What are insulin and glucagon?
Insulin and glucagon are 2 hormones secreted by the pancreas to control the body’s blood sugar levels. Together, they work to balance out glucose in the blood, keeping blood sugar levels in their optimal range (between 70mg/dL and 110mg/dL). When blood sugar levels are high, insulin is secreted in order to decrease the amount of glucose in the blood. When blood sugar levels are low, the pancreas secretes glucagon, which brings blood sugar levels back up.
With this, insulin and glucagon work together in a sort of cycle, or negative feedback loop. When insulin levels rise, the liver begins to absorb excess glucose and convert it to glycogen for storage. This glycogen later helps in treating low blood sugar levels caused by missed meals or poor nutrition. As soon as blood sugar levels drop, glucagon instructs the liver to convert glycogen to glucose. This glucose enters the bloodstream and is then absorbed by the insulin receptors on cells.

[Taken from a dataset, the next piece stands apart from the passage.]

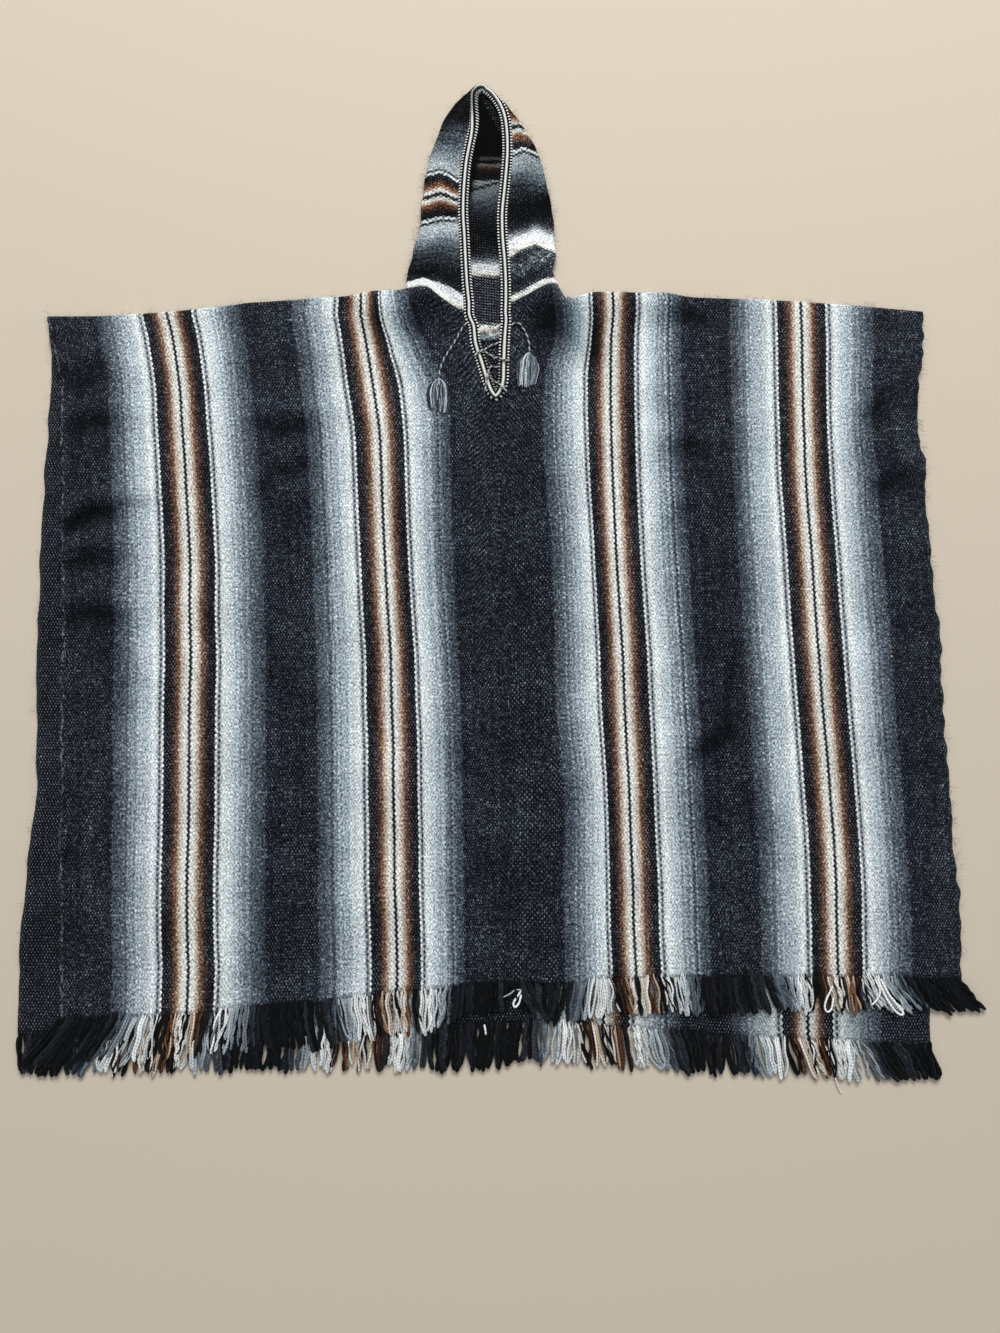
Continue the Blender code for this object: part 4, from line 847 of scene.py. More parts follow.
def build_front(finish):
    sheets, quads, total, shared = [], [], 0, None
    for side in ("left", "right"):
        points, uv, painted_shade = front_grid(side)
        index = numbers(points, total)
        total += index.size
        if side == "left":
            shared = index[UPPER_ROWS:, -1]
        else:
            index[UPPER_ROWS:, 0] = shared
        # The shoulder's fold, out of the top row beyond the neck.
        x = points[0, :, 0]
        folded = x < LEFT_SHOULDER[-1][0] if side == "left" else x > RIGHT_SHOULDER[0][0]
        ring, inside, along = fold_ring(points[0, folded], (0.0, 1.0))
        number = numbers(ring, total)
        total += number.size
        sheets += [(points, points - np.array([0, 0, WALL]), uv, painted_shade),
                   (ring, inside, beside(uv[0, folded, 0], -along), 0 * along)]
        quads += [grid_quads(index), grid_quads(np.vstack([index[0, folded][None], number]), flip=True)]
    outer, inner, uv, tone = (np.vstack([sheet[k].reshape(-1, width) for sheet in sheets])
                              for k, width in enumerate((3, 3, 2, 1)))
    quads = np.vstack(quads)
    # The halves share the line below the slit, so the right one's own points there go.
    used, quads = np.unique(quads, return_inverse=True)
    return new_piece("front", "front_panel", "body_cloth", outer[used], quads.reshape(-1, 4), uv[used],
                     finish, inner=inner[used], tone=tone[used])


# ---------------------------------------------------------------- the back
def build_back(finish):
    w = np.linspace(-EDGE, EDGE, BACK_COLUMNS + 1)

    def back_x(y):
        columns, y = np.broadcast_arrays(w[None, :], np.atleast_2d(y))
        middles = [smooth(BACK_BANDS, k, y) for k in range(1, 6)]
        guides = [selvage_x(BACK_LEFT, y)] + middles + [selvage_x(BACK_RIGHT, y)]
        return curve(BACK_KNOTS, np.stack(guides), columns)

    def top_of(x):
        left, right = (smooth(edge, 1, x) - FOLD_GAP - SEAM for edge in (LEFT_SHOULDER, RIGHT_SHOULDER))
        neck = np.where(x > BACK_NECK[-1][0], right, smooth(BACK_NECK, 1, x))
        return np.where(x < BACK_NECK[0][0], left, neck)

    top = np.full(len(w), 0.66)
    for _ in range(5):
        top = top_of(back_x(top)[0])
    hem = hem_line("back", back_x(np.full(len(w), -0.28))[0])
    y = mix(top, hem, np.linspace(0, 1, BACK_ROWS + 1)[:, None])
    x = back_x(y)
    # The strip that shows past the front's left edge lies a little unevenly.
    bare = ease((smooth(SIDES, FRONT_LEFT, y) - 0.006 - x) / 0.012)
    rise = bare * above_zero(0.0004 + 0.0010 * waves(x, y, 53, 0.12, 0.04))
    uv = beside(w * YARN, (top - y) / (top - hem) * CLOTH_LENGTH["back"])
    return new_piece("back", "back_panel", "body_cloth", beside(x, y, CLOTH + rise), grid_quads(numbers(x)),
                     uv, finish, inner=beside(x, y, bare * np.maximum(rise, 0)))


# ---------------------------------------------------------------- the hood
def stripe_place(which, x, y):
    """Distance from the middle of the hood's band, read between the guides, and place across the
    columns of yarn, which follow one of them."""
    guides = HOOD_GUIDES[which]
    at = [np.interp(x, *zip(*line)) if len(line) > 1 else np.full(x.shape, line[0][1])
          for _, *line in guides]
    values = [row[0] for row in guides]
    found = values[0] + (at[0] - y) * (values[1] - values[0]) / (at[0] - at[1])
    for k in range(len(guides) - 1):
        t = (at[k] - y) / (at[k] - at[k + 1])
        last = k == len(guides) - 2
        found = np.where((t >= 0) if last else (t >= 0) & (t < 1), mix(values[k], values[k + 1], t), found)
    # Past the last guides the colour stays, while the columns still change.
    past, turn = np.maximum(HOOD_TOP_STRIPE[which] - found, 0), 0.005 if which == "left" else 0.003
    found = np.where(past > 0, HOOD_TOP_STRIPE[which] + turn * (1 - np.cos(past / turn)), found)
    return found, at[len(at) // 2] - y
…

Difference between glucagon vs. insulin
While insulin deficiency leads to type 1 and type 2 diabetes, glucagon deficiency leads to glucagonoma and hypoglycemia. Insulin causes cells to increase their intake of amino acids, increases the amount of glucose stored in muscles, and reduces hunger by controlling the hypothalamus. Glucagon has no effect on amino acids, muscles, or the hypothalamus.
Glucagon and diabetes
For those with diabetes, glucagon generally increases the blood glucose level too high. This is due to the fact that those with diabetes either don’t produce enough insulin or are insulin resistant. For those with type 1 diabetes, circulating insulin levels can be too high. This results in the obstruction of glucagon release.